WASHINGTON – Food and Drug Administration Commissioner Lester Crawford announced his resignation Friday, just two months after he was confirmed for the job. His e-mail notice to the FDA staff gave no reason for his surprise decision to step down.

Sources familiar with his departure said that Crawford was asked to resign, though it was unclear why. Crawford has had a stormy tenure at the agency, which has been beset by criticism from both left and right over its actions regarding drug safety and emergency contraception.

He was also accused before his confirmation of having an improper relationship with a female colleague – a charge that independent investigators said both parties denied. The final report did note, however, some significant discrepancies between Crawford’s testimony and that of others in the commissioner’s office.

Within an hour of the resignation, the White House announced that President Bush had asked National Cancer Institute Director Andrew Von Eschenbach to serve as acting agency commissioner.

Crawford, an affable Georgian who has worked at the agency on four separate occasions over 30 years, explained his departure Friday by saying, “After three and a half years as deputy commissioner, acting commissioner and, finally, as commissioner, it is time at the age of 67, to step aside.”

Under Crawford’s leadership, the agency has been accused of being lax in its safety requirements following the discovery a year ago that the popular arthritis painkiller Vioxx increased the risk of heart attacks and strokes. The agency has also been buffeted by abortion politics over a proposal to make emergency contraception more easily available.
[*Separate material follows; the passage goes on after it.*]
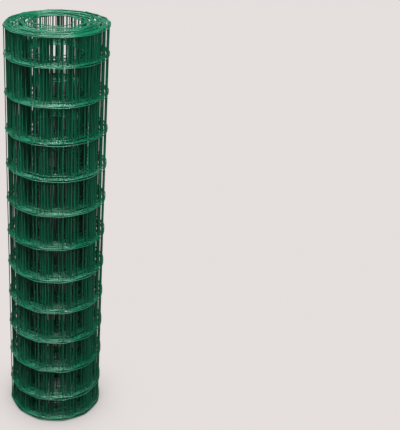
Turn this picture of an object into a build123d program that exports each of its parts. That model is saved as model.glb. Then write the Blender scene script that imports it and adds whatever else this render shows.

Crawford announced last month that the agency had delayed, once again, its decision on whether the “morning after pill” Plan B would be available without a prescription. An agency expert advisory panel overwhelmingly recommended in 2003 that the application be approved, but the agency on three occasions said the proposal was either unacceptable or incomplete.

Sens. Hillary Clinton, D-N.Y., and Patty Murray, D-Wash., complained that Crawford’s latest Plan B decision broke a promise made to them that the issue would be resolved by Sept. 1. On the basis of that promise, the two lifted holds they had placed on Crawford’s Senate confirmation vote.